When checking ID-based authorization, the logic is:

  1. If any granted scope is WILDCARD, access is granted.
  2. If the request has no specific resource IDs (meaning it requires wildcard), access is denied (wildcard was already checked).
  3. Otherwise, check if any granted ID scope matches any requested resource ID.

Caching

Authorization results are cached using a Guava LoadingCache keyed by AuthorizationRequest. The cache has configurable TTL and capacity via EngineConfiguration:

  • authorizationsCacheTtl -- how long results are cached
  • authorizationsCacheCapacity -- maximum number of cached entries

The cache can be invalidated via clearAuthorizationsCache().

Internal Commands

Some commands are triggered internally by the engine (e.g. follow-up commands from a process instance). These bypass authorization entirely via isAuthorizedOrInternalCommand() / isAnyAuthorizedOrInternalCommand(), which check request.isTriggeredByInternalCommand() before evaluating permissions.

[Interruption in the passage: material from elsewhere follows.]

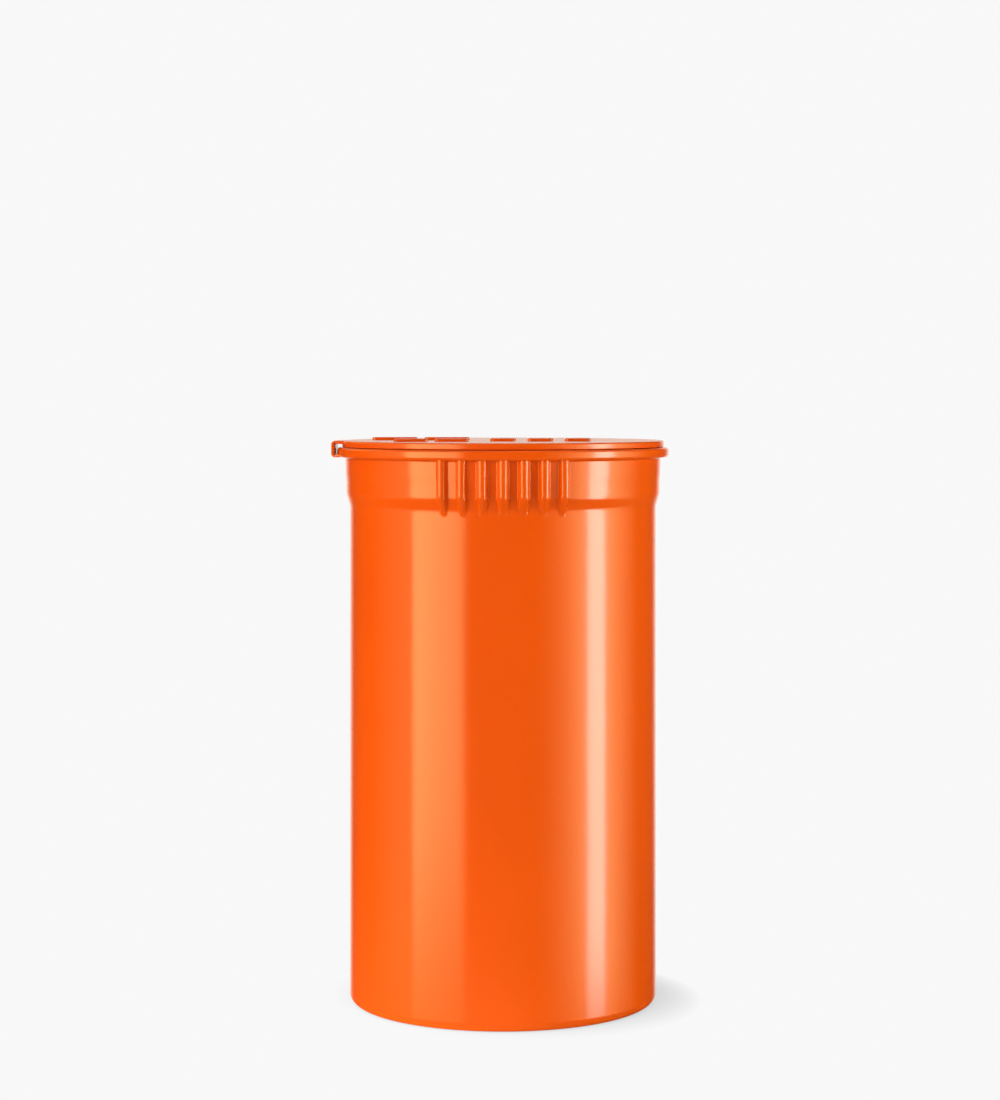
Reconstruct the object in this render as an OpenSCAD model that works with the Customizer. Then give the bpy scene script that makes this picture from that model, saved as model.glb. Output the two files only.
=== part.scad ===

Disjunctive (OR) Authorization

The isAnyAuthorized(requests...) method supports checking multiple authorization requests where any one passing is sufficient. This is used when an action can be authorized through different resource type / permission type combinations. If all requests fail, the rejections are aggregated into a composite rejection message.

Rejection Types

When authorization fails, the rejection type depends on what failed:

  • FORBIDDEN -- the user lacks the required permission
  • NOT_FOUND -- the user is not assigned to the required tenant (for existing resources). This prevents information leakage by not revealing whether a resource exists in a tenant the user doesn't have access to.

For new resources, tenant check failures use FORBIDDEN instead of NOT_FOUND since there is no pre-existing resource to hide.

Anonymous Users

If the request claims indicate an anonymous user (AUTHORIZED_ANONYMOUS_USER), all authorization checks are skipped. This is used for operations that don't require authentication.